One of the most famous examples of a zero-day attack was Stuxnet. First discovered in 2010 but with roots that spread back to 2005, this computer worm affected manufacturing computers running programmable logic controller (PLC) software.
The primary target was Iran's uranium enrichment plants to disrupt the country's nuclear program. The worm infected the PLCs through vulnerabilities in Siemens Step7 software, causing the PLCs to carry out unexpected commands on assembly-line machinery. This destroyed numerous centrifuges in Iran’s uranium enrichment facility by causing them to burn out.
A zero-day attack occurs when hackers take advantage of unknown software or network vulnerability.
In this blog, we are going to discuss how zero-day attacks work, and how to prevent them from hurting your business.
How Do Zero-Day Attacks Happen?
Unfortunately, all software and networks have weak points that hackers can use to infect computers or steal important data. Attacks that take advantage of these weak points are called “zero-day” attacks because developers have had zero days to fix the problem before the attack happened.
When the vulnerability is found, developers will try to patch it to stop the attack. However, it may take days or even months before that point. And even once the patch is released, end users may not update their software right away.
These vulnerabilities are unintended and are usually due to a bad configuration or programming error. If not taken care of as soon as possible, hackers will jump right in.

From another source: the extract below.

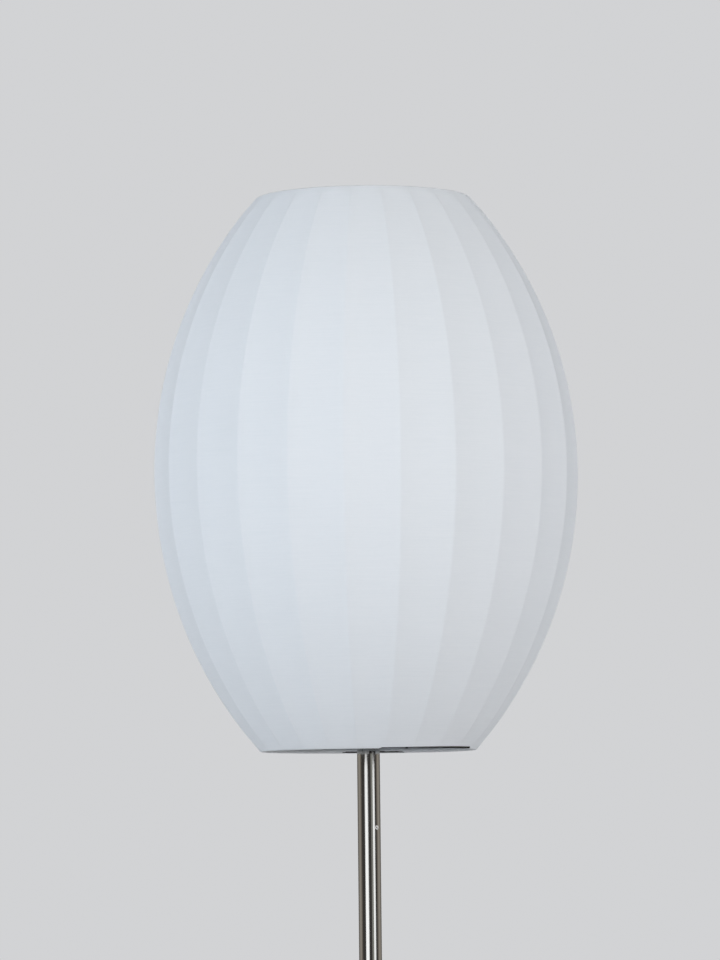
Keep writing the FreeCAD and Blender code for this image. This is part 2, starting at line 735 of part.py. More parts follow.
part(cylinder("internal_lead", D.lead_radius, D.lead_top - D.lead_bottom,
              z=D.lead_bottom), "internal_lead")
core = D.core_radius.value
low, high = D.lead_bottom.value, D.lead_top.value
ceiling, skirt_z = D.recess_height.value, D.skirt_bottom.value
for name, side in (("live_wire", 1), ("neutral_wire", -1)):
    below, below_length = swept(
        [Vector(0.6, 1.2 * side, low), Vector(0.6, 1.2 * side, ceiling - 9.6),
         Vector(-11.5, 3.0 * side, ceiling - 8.8), Vector(-17.5, 4.0 * side, ceiling - 5),
         Vector(-25, 4.0 * side, ceiling - 5)], [7.0, 6.0, 6.0], core)
    above, above_length = swept(
        [Vector(1.2 * side, 0, high), Vector(1.2 * side, 0, skirt_z - 18.5),
         Vector(9.5 * side, 0, skirt_z - 11.5), Vector(9.5 * side, 0, skirt_z - 5.5)],
        [8.0, 8.0], core)
    pair = doc.addObject("Part::Feature", name)
    pair.Shape = Part.makeCompound([below, above])
    pair.Placement = Placement(Vector(0, 0, 0), Rotation())
    part(pair, name)
    print("%s: %.1f mm below the sheath, %.1f mm above it, bends of 6 to 8 mm"
          % (name, below_length, above_length))

# ================================================================ shade
middle = D.lamp_height - D.shade_height / 2
half_height = D.shade_height / 2
offset = D.arc_radius - D.shade_radius

# Fabric: a barrel shell between two concentric arcs, open at both rims.
inner_arc = D.arc_radius - D.skin_thickness


def radius_at(arc, height):
    """Radius on an arc at a height above or below the middle."""
    a, e = size(arc), size(height)
    value = math.sqrt(a.value ** 2 - e.value ** 2) - offset.value
    return Size(value, "(sqrt(%s^2 - %s^2) - %s)" % (a.text, e.text, offset.text))


skin_out = radius_at(D.arc_radius, half_height)
skin_in = radius_at(inner_arc, half_height)
skin = new_body("shade_skin")
skin_sketch = new_sketch(skin, "shade_skin_profile", "XZ_Plane")
outline(skin_sketch, [
    (skin_in, -half_height, -inner_arc), (skin_out, -half_height),
    (skin_out, half_height, D.arc_radius), (skin_in, half_height)])
skin_turn = skin.newObject("PartDesign::Revolution", "shade_skin_turn")
skin_turn.Profile = skin_sketch
skin_turn.ReferenceAxis = (skin_sketch, ["V_Axis"])
skin_turn.Angle = 360
lift(skin, z=middle)
doc.recompute()
part(skin, "shade_skin")

# Rim rings: wire tori just inside the fabric, standing a little past its edge.
ring_arc = inner_arc - D.ring_wire_radius
ring_rise = half_height + D.ring_drop - D.ring_wire_radius
ring_centre = radius_at(ring_arc, ring_rise)
for name, sign in (("bottom_ring", -1), ("top_ring", 1)):
    ring = doc.addObject("Part::Torus", name)
    bind(ring, "Radius1", ring_centre)
    bind(ring, "Radius2", D.ring_wire_radius)
    lift(ring, z=middle + ring_rise * sign)
    part(ring, name)

# 24 ribs: wire arcs just inside the fabric, from ring to ring.
ribs = []
for k in range(24):
    azimuth = -90 - 5.7 + 15 * k
    rib = doc.addObject("Part::Torus", "rib_%02d" % (k + 1))
    bind(rib, "Radius1", inner_arc - D.rib_wire_radius - D.rib_gap)
    bind(rib, "Radius2", D.rib_wire_radius)
    bind(rib, "Angle3", D.rib_half_angle * 2)
    turn = Rotation(Vector(0, 0, 1), azimuth)
    turn = turn.multiply(Rotation(Vector(1, 0, 0), 90))
    turn = turn.multiply(Rotation(Vector(0, 0, 1), -D.rib_half_angle.value))
    rib.Placement = Placement(Vector(0, 0, 0), turn)
    a = math.radians(azimuth)
    bind(rib, "Placement.Base.x", -(offset * size(math.cos(a))))
    bind(rib, "Placement.Base.y", -(offset * size(math.sin(a))))
    bind(rib, "Placement.Base.z", middle)
    ribs.append(rib)
part(group("shade_ribs", ribs), "shade_ribs")

# Spider washer and its three arms down to the bottom ring.
part(turned("spider_washer", [
    (D.washer_bore, 0), (D.washer_radius, 0), (D.washer_radius, D.washer_thickness),
    (D.washer_bore, D.washer_thickness)], z=D.washer_height), "spider_washer")

arm_level = D.washer_height - D.arm_wire_radius - 0.02
ring_level = middle - ring_rise
arm_bend = D.washer_radius + 4
run = Vector(ring_centre.value - arm_bend.value, ring_level.value - arm_level.value, 0)
reach = (run.Length - D.ring_wire_radius.value - 0.06) / run.Length
slope = math.atan2(-run.y, run.x)
bend_radius = 7.0
back = bend_radius * math.tan(slope / 2)
arm_path = [
    (D.arm_start, 0),
    (arm_bend - back, 0),
    (arm_bend + back * math.cos(slope), -back * math.sin(slope), -bend_radius),
    (arm_bend + (ring_centre - arm_bend) * reach, (ring_level - arm_level) * reach)]
arms = new_body("spider_arms")
path = new_sketch(arms, "arm_path", "XZ_Plane")
outline(path, arm_path, closed=False)
section = new_sketch(arms, "arm_section", "YZ_Plane",
                     Placement(Vector(0, 0, D.arm_start.value), Rotation()))
section.setExpression("AttachmentOffset.Base.z", D.arm_start.text)
circle(section, 0, 0, D.arm_wire_radius)
doc.recompute()
pipe = arms.newObject("PartDesign::AdditivePipe", "arm_pipe")
pipe.Profile = section
pipe.Spine = (path, ["Edge1", "Edge2", "Edge3"])
doc.recompute()
arms.Tip = pipe
polar(arms, pipe, 3)
lift(arms, z=arm_level, rotation=Rotation(Vector(0, 0, 1), 90))
part(arms, "spider_arms")


# Two shade rings that clamp the washer: the lower one is its seat.
def shade_ring(name, height, z):
    ring = turned(name, [
        (D.ring_bore, 0), (D.ring_outer - 1, 0), (D.ring_outer, 1.0),
        (D.ring_outer, height - 1), (D.ring_outer - 1, height),
        (D.ring_bore, height)], z=z)

    def notch(sketch):
        circle(sketch, 0, D.ring_outer + 1.1, 2.0)

    polar(ring, pocket(ring, name + "_notch", "XY_Plane", notch), 18)
    return ring


part(shade_ring("lower_shade_ring", size(4.0), D.seat_height), "lower_shade_ring")
part(shade_ring("upper_ring_nut", size(6.0), D.nut_height), "upper_ring_nut")

# ================================================================ bulb
tip_level = D.skirt_bottom + 9.0
part(turned("bulb_tip", [
    (0, 0), (2.4, 0), (4.6, 1.0), (4.6, 1.6), (0, 1.6)], z=tip_level), "bulb_tip")
part(turned("bulb_insulator", [
    (0, 0), (5.2, 0), (10.4, 3.0), (10.4, 4.6), (0, 4.6)],
    z=tip_level + 1.9), "bulb_insulator")
thread = [(10.6, 0), (11.2, 0)]
for k in range(5):
    z0 = size(1.2) + D.thread_pitch * k
    thread += [(D.bulb_thread - 1.1, z0), (D.bulb_thread, z0 + 1.2),
               (D.bulb_thread, z0 + 1.7), (D.bulb_thread - 1.1, z0 + 2.9)]
thread_top = size(22.4)
thread += [(D.bulb_thread - 0.4, thread_top - 1.6), (D.bulb_thread - 0.4, thread_top),
           (10.6, thread_top)]
part(turned("bulb_thread_cap", thread, z=tip_level + 5.0), "bulb_thread_cap")
housing_level = tip_level + 27.5
housing_height = 21.5
part(turned("bulb_housing", [
    (0, 0), (13.4, 0), (13.4, 2.2), (D.bulb_radius, 11, 12.5),
    (D.bulb_radius, housing_height), (D.bulb_radius - 1.6, housing_height),
    (D.bulb_radius - 1.6, 12), (11.6, 3.4, -12.5), (0, 3.4)],
    z=housing_level), "bulb_housing")
glass = D.bulb_top - (housing_level + housing_height)
part(turned("bulb_diffuser", [
    (D.bulb_radius - 1.2, 0), (D.bulb_radius, 0), (D.bulb_radius, glass - 12.8),
    (5, glass, 12.8), (0, glass), (0, glass - 1.2), (5, glass - 1.2),
    (D.bulb_radius - 1.2, glass - 12.8, -11.6)],
    z=housing_level + housing_height), "bulb_diffuser")
board = cylinder("led_disc", D.bulb_radius - 2, 1.2, z=housing_level + housing_height - 2)
chips = [board]
for k in range(10):
    a = 2 * math.pi * k / 10
    chips.append(block("led_chip_%d" % (k + 1), 3, 3, 0.8,
                       12 * math.cos(a) - 1.5, 12 * math.sin(a) - 1.5,
                       housing_level + housing_height - 0.9))
part(fuse("led_board", *chips), "led_board")

# ================================================================ write
doc.recompute()
for obj in doc.Objects:
    state = [s for s in obj.State if s in ("Invalid", "Error")]
    if state:
        raise RuntimeError("%s is %s" % (obj.Label, state))
labels = [obj.Label for obj in nodes]
if len(set(labels)) != len(labels) or len(labels) > 60:
    raise RuntimeError("labels are not all different, or too many")
for obj in nodes:
    shape = obj.Shape
    if shape.isNull() or not shape.isValid() or not shape.Solids:
        raise RuntimeError(obj.Label + " has no valid solid")
for obj in nodes:
    shape = obj.Shape.copy()
    shape.exportStep("parts/%s.step" % obj.Label)
    box = shape.BoundBox
    print("%-24s %2d solids %12.1f mm3  z %8.2f..%8.2f  r %7.2f" % (
        obj.Label, len(shape.Solids), shape.Volume, box.ZMin, box.ZMax,
        max(box.XMax, -box.XMin)))
print(len(nodes), "sub-parts")
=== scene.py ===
import json
import math
import bmesh
import bpy
import numpy as np
from mathutils import Vector, Matrix, Euler


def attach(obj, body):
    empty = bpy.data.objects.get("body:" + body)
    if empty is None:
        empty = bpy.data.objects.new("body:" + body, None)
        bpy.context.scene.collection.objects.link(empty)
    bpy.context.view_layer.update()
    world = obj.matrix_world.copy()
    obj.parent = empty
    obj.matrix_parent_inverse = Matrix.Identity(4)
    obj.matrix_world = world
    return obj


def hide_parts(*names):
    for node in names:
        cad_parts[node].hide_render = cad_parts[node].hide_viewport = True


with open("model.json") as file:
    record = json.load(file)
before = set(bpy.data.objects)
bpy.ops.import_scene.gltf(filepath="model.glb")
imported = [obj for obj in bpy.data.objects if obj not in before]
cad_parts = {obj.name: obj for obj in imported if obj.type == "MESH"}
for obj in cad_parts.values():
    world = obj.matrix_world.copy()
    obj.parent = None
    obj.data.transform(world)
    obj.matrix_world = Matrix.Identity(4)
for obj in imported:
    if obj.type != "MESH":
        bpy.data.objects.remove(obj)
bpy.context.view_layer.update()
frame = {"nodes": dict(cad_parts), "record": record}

NODES = frame["nodes"]
MM = 0.001

# ------------------------------------------------------------- camera
# The camera stands 3.66 m in front of the mast, a little under the bottom rim
# of the shade, and looks up at it through a long lens.
CAM_DISTANCE = 3.658
CAM_HEIGHT = 1.0322
LENS = 196.9
cam_data = bpy.data.cameras.new("camera")
cam_data.lens = LENS
cam_data.sensor_width = 36.0
cam_data.sensor_fit = "AUTO"
cam_data.clip_start = 0.05
cam_data.clip_end = 200.0
cam = bpy.data.objects.new("camera", cam_data)
bpy.context.scene.collection.objects.link(cam)
PITCH, YAW, ROLL = 4.239, 0.0605, -0.60
look = (Matrix.Rotation(math.radians(YAW), 4, "Z")
        @ Matrix.Rotation(math.radians(90 + PITCH), 4, "X")
        @ Matrix.Rotation(math.radians(ROLL), 4, "Z"))
cam.matrix_world = Matrix.Translation((0.0, -CAM_DISTANCE, CAM_HEIGHT)) @ look
bpy.context.scene.camera = cam

view = bpy.context.scene.view_settings
view.view_transform = "Standard"
view.look = "None"
view.exposure = 0.0
view.gamma = 1.0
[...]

Hackers are constantly looking for flaws in computer code. They use specific tools that can determine if, how, and why a particular portion of code behaves the way it does.
Hackers are looking for flaws in popular applications, web browsers, and operating systems to exploit as many people as possible. Cybercriminals will initiate a zero-day attack in multiple ways, but the most common is through malware or phishing campaigns.
How Can I Prevent Zero-Day Attacks?
The most important place you and your team can start in protecting from zero-day attacks is to keep all software and operating systems up to date. Software developers constantly release security patches to cover new software vulnerabilities.
Continuing with keeping things up to date, it is recommended that your team have strong passwords and update those regularly. Every 60-90 days is a great start. These passwords should be 12-16 characters and not include any common words or phrases.
After updating passwords, it is also best to keep your staff updated on good safety and internet security practices. Hackers love to use social engineering as a tool to infect computers, and your team should be aware of the different tricks they like to use.
Your employees may like to install add-ons that help their workflow. You and your IT team should make sure that all software installed on office computers is essential. The more software a staff computer has, the more potential vulnerabilities it has.
Your IT team needs to have a solid firewall and antivirus solution in place. A firewall plays a huge role in protecting your team from zero-day attacks. Firewalls can be configured to allow only specific interaction with your network, and they help flag unknown threats.
Your IT team will want to make sure that the antivirus client they choose can detect and remove viruses, and they also want to make sure that the client provides 24-hour protection for your business. The antivirus client should have multiple protection features but also be light on resources so that it does not slow your work machine down.
Lastly, your IT team should implement an intrusion detection system (IDS). This is another extremely important tool that can help prevent zero-day attacks. An IDS is a piece of software or hardware that monitors traffic moving on the network. When the IDS picks up suspicious activity, it will alert your IT team exactly where it is.
The best news about zero-day attacks is that once the flaw is discovered and patched by developers, it is less likely to be used by hackers. The only staff members that are vulnerable are the ones that frequently click “remind me later” when prompted to update!
It may be best to have your IT team configure automatic updates wherever possible; that way, your staff is not obligated to keep up with them and they will have the most recent security patches.
An automatic password reset policy will help your team get accustomed to keeping their logins secure. With multiple logins, it will also help your staff keep track of what software they use, and it will make it easier to eliminate unnecessary programs.
It may be best to use role-based access controls; some employees on your team may not need access to files, or the ability to download software at all.
When it comes to internet security, your IT team should implement a solid firewall, antivirus, and IDS. With all these different strategies in place, it is still possible a zero-day attack may get to you or your team. A zero-day attack may knock some of your systems offline, or damage or erase your data. Frequent backups will ensure that you can bounce back from worst-case scenarios quickly.